* **Required work**: Repeat exactly the stretch of lines from the line containing "extrude(amount=side * board)" through the line containing "obj.parent = empty", both included, and nothing else.

* **Records with modeling code**:
########
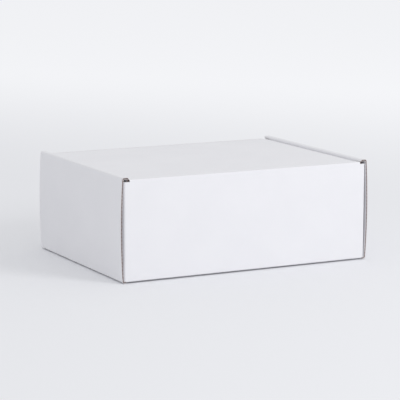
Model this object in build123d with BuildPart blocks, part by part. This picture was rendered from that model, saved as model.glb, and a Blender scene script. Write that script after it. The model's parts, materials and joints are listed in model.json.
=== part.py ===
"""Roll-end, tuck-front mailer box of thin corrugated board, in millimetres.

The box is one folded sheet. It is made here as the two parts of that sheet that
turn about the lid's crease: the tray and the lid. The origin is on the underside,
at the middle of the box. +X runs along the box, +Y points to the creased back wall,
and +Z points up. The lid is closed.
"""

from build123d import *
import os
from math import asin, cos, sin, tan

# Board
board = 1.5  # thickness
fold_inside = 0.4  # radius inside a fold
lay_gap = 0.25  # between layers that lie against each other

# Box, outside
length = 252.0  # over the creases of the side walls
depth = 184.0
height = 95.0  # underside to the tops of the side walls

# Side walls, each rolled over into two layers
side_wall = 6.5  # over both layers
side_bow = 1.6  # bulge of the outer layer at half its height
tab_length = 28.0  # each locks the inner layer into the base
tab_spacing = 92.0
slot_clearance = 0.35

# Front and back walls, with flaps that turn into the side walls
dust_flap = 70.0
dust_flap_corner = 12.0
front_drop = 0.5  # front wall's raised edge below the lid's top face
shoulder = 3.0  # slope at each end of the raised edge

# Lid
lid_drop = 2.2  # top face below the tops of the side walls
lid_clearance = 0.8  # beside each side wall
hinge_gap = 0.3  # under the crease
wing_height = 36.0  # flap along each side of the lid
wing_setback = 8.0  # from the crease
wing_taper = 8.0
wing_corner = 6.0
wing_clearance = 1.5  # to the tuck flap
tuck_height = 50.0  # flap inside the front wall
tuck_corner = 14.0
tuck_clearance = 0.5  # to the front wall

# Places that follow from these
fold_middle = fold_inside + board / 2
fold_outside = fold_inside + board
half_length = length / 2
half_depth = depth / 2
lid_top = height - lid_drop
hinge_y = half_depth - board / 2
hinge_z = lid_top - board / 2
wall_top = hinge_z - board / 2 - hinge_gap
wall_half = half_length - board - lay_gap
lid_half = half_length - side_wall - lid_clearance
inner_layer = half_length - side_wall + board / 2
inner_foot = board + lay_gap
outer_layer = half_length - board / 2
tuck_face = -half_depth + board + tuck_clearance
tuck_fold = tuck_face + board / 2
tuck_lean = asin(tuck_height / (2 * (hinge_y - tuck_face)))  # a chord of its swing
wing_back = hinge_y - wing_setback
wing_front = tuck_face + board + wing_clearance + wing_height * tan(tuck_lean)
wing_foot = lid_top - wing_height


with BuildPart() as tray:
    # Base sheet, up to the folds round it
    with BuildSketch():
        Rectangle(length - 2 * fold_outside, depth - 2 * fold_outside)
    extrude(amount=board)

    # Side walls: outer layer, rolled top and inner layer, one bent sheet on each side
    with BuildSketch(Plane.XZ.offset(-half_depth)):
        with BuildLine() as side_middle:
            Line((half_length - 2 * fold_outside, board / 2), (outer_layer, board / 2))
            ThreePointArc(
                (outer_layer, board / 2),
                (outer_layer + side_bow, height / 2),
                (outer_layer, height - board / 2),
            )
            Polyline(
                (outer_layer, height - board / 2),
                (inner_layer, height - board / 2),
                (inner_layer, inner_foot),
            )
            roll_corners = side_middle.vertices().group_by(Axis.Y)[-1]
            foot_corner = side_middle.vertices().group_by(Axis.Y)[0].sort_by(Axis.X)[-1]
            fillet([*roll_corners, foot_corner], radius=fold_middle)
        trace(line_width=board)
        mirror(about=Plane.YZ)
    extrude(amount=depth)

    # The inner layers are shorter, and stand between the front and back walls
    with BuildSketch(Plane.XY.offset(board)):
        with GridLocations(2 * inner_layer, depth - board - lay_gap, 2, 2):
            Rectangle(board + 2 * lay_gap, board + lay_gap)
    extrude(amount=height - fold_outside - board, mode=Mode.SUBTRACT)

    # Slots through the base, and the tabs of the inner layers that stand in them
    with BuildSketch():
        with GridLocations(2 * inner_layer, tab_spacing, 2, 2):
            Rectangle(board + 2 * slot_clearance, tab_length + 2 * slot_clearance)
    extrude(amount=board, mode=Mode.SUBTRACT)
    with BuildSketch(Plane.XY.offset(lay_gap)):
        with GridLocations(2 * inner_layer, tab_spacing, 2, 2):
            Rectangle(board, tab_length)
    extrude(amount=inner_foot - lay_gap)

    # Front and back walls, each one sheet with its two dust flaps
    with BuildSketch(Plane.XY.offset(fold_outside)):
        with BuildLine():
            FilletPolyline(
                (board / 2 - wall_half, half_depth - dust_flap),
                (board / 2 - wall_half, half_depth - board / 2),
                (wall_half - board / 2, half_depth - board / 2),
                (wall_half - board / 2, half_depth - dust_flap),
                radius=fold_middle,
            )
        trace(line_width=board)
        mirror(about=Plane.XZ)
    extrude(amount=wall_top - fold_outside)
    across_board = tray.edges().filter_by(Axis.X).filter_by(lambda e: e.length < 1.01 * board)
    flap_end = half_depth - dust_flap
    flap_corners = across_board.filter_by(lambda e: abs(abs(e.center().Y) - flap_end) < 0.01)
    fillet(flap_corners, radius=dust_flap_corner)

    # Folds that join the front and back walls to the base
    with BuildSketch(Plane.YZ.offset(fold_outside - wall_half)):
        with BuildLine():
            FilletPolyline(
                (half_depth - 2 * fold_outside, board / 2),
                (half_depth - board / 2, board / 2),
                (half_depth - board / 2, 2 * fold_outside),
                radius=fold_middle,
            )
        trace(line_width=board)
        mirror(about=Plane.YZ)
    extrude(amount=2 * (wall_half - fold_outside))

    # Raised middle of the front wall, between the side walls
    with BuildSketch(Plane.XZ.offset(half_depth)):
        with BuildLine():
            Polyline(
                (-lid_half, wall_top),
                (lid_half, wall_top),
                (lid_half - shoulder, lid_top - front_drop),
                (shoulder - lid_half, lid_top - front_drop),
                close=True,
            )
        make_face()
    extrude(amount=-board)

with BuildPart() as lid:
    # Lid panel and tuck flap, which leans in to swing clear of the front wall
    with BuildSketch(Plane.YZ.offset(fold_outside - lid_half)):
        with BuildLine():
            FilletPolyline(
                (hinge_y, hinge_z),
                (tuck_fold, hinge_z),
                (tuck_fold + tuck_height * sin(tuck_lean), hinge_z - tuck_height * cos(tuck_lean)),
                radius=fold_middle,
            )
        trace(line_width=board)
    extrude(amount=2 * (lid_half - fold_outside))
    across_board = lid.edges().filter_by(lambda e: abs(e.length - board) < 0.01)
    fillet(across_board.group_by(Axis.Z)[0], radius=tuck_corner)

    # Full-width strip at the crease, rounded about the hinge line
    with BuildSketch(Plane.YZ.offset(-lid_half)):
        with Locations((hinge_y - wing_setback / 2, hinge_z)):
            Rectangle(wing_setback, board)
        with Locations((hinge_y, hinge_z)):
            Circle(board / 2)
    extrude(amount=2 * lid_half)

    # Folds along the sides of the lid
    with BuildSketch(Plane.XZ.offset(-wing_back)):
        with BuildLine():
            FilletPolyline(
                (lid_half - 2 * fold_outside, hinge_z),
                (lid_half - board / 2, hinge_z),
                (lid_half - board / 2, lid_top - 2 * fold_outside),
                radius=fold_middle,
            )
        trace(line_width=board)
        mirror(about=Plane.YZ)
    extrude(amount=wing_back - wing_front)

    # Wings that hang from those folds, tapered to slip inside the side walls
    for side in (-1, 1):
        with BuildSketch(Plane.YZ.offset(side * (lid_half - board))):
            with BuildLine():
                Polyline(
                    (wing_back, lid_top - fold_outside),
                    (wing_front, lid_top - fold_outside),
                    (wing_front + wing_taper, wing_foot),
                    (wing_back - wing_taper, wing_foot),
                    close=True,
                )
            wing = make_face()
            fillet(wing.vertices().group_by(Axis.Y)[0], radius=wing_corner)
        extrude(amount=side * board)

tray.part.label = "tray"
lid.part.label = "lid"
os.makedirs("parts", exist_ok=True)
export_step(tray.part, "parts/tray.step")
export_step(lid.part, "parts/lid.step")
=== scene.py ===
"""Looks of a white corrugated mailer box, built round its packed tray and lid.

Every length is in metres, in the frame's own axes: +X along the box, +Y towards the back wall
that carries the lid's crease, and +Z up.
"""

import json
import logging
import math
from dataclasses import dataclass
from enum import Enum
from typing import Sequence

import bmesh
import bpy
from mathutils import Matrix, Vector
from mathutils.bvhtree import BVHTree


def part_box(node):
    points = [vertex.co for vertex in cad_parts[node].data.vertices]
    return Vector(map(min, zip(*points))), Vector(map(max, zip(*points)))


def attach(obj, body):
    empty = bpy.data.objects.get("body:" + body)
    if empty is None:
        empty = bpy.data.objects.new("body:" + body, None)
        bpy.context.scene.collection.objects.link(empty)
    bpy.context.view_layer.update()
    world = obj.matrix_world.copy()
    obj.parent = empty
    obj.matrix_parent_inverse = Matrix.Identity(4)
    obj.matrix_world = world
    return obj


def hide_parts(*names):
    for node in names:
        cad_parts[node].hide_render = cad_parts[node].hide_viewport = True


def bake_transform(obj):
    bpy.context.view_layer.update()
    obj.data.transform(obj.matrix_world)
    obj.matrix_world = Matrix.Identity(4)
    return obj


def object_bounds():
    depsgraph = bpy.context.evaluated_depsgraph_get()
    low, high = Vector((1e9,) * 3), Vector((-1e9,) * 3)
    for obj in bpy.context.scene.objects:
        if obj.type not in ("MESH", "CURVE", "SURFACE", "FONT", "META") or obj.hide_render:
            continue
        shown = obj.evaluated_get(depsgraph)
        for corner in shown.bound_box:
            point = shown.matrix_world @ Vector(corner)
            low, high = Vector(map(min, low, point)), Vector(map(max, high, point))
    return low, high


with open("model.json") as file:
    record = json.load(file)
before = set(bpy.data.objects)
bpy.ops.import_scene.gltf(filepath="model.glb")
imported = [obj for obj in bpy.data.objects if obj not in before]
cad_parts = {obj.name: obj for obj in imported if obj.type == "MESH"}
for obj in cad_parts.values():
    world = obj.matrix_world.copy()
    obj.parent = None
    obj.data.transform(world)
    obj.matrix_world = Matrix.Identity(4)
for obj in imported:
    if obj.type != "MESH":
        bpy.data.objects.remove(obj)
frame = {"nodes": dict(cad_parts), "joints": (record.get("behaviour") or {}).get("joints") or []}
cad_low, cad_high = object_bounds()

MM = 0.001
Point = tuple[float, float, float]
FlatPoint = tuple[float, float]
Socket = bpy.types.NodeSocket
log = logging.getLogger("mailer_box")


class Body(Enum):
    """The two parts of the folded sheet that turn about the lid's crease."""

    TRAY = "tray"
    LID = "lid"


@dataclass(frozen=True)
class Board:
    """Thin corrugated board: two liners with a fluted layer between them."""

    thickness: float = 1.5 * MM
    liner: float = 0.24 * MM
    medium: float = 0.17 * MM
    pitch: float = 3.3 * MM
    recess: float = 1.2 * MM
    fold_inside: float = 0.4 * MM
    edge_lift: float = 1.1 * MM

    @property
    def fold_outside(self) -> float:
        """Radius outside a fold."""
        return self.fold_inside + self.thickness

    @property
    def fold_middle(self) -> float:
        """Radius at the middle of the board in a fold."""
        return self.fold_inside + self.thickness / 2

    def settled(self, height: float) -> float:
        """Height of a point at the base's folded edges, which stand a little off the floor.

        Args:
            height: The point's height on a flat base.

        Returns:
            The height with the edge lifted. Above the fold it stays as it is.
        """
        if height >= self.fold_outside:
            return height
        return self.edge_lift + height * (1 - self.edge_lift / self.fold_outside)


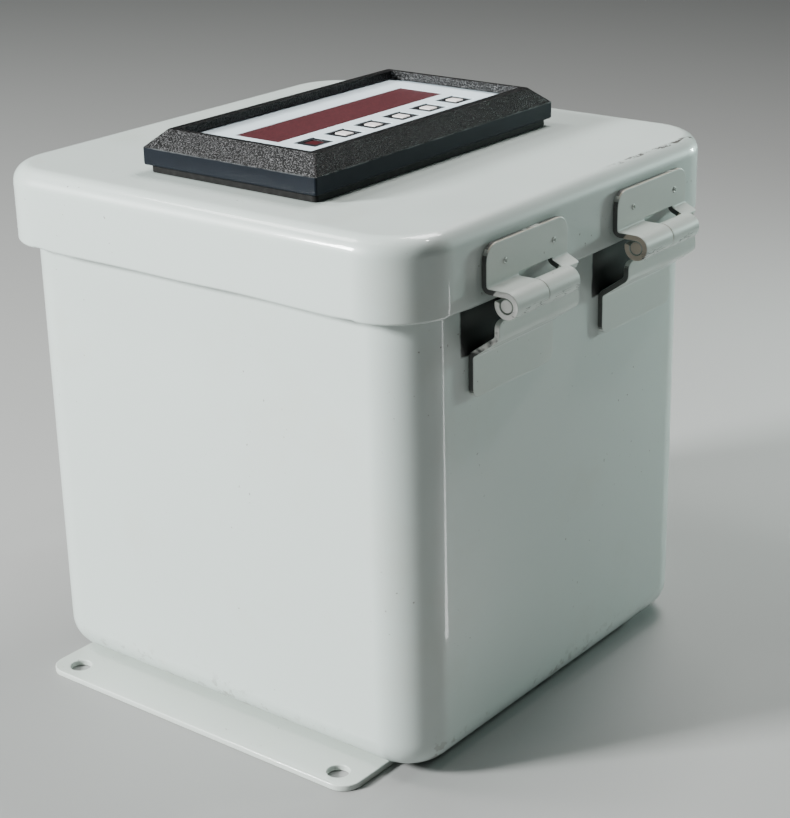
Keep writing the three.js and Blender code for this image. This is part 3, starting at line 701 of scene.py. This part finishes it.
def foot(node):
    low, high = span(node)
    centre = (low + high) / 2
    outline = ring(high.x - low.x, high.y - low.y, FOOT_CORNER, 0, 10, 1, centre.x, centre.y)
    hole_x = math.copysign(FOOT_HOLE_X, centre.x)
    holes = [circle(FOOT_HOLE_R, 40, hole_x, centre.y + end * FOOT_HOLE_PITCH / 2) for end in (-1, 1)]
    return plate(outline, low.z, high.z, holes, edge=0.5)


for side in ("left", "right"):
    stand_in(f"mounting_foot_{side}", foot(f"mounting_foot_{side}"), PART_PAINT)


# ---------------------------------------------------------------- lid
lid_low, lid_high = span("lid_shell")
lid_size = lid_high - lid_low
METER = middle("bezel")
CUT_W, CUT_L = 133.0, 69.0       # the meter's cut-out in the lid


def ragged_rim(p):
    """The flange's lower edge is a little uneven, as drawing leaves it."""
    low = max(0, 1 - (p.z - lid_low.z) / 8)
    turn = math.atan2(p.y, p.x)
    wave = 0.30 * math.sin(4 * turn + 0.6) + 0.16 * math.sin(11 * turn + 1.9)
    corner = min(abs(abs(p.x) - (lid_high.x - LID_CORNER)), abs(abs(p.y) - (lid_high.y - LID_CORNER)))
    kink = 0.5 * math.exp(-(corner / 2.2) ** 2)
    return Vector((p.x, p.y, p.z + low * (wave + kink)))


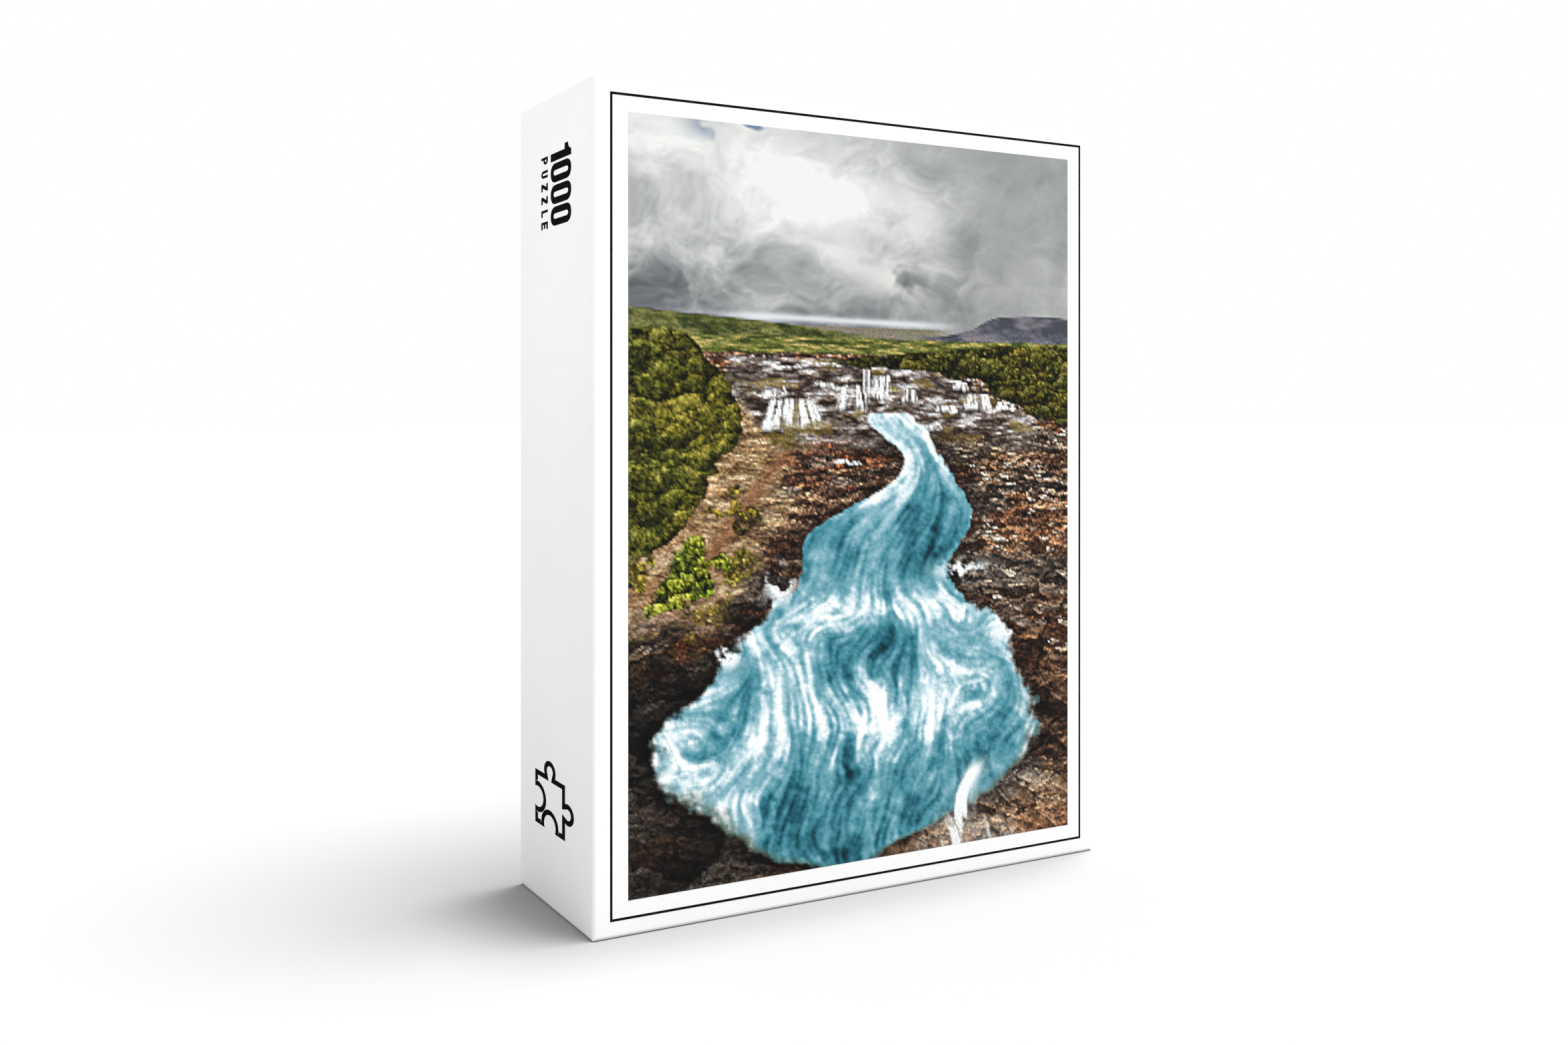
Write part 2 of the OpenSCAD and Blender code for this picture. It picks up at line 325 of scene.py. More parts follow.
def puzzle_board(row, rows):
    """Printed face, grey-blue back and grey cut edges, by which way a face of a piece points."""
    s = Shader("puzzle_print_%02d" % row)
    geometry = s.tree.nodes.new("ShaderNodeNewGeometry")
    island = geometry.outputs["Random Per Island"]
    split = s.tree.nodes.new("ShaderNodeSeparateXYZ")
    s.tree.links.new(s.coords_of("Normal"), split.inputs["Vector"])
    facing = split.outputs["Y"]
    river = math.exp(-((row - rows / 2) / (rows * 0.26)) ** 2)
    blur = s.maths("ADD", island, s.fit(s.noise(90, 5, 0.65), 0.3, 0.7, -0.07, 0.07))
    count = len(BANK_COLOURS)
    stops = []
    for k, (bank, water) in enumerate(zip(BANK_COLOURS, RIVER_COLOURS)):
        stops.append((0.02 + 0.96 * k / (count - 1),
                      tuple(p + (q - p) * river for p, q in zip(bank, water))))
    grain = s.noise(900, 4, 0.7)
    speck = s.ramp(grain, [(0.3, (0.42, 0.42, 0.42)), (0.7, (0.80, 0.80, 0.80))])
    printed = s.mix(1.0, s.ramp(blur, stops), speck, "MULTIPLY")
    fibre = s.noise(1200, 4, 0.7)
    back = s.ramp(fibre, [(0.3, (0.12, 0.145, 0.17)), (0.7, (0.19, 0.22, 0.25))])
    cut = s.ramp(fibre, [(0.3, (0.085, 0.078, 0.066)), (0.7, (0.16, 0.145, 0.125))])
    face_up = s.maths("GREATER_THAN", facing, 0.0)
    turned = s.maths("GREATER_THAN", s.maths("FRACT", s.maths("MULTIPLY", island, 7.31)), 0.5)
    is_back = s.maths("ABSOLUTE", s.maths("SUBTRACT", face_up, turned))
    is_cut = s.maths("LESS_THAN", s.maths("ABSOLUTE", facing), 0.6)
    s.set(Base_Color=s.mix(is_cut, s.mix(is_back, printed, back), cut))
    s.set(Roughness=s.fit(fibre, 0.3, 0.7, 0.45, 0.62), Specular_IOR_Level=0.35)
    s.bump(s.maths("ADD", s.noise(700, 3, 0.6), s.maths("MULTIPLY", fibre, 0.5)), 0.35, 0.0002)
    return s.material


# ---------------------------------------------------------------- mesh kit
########
* **Answer in full**:
        extrude(amount=side * board)

tray.part.label = "tray"
lid.part.label = "lid"
os.makedirs("parts", exist_ok=True)
export_step(tray.part, "parts/tray.step")
export_step(lid.part, "parts/lid.step")
=== scene.py ===
"""Looks of a white corrugated mailer box, built round its packed tray and lid.

Every length is in metres, in the frame's own axes: +X along the box, +Y towards the back wall
that carries the lid's crease, and +Z up.
"""

import json
import logging
import math
from dataclasses import dataclass
from enum import Enum
from typing import Sequence

import bmesh
import bpy
from mathutils import Matrix, Vector
from mathutils.bvhtree import BVHTree


def part_box(node):
    points = [vertex.co for vertex in cad_parts[node].data.vertices]
    return Vector(map(min, zip(*points))), Vector(map(max, zip(*points)))


def attach(obj, body):
    empty = bpy.data.objects.get("body:" + body)
    if empty is None:
        empty = bpy.data.objects.new("body:" + body, None)
        bpy.context.scene.collection.objects.link(empty)
    bpy.context.view_layer.update()
    world = obj.matrix_world.copy()
    obj.parent = empty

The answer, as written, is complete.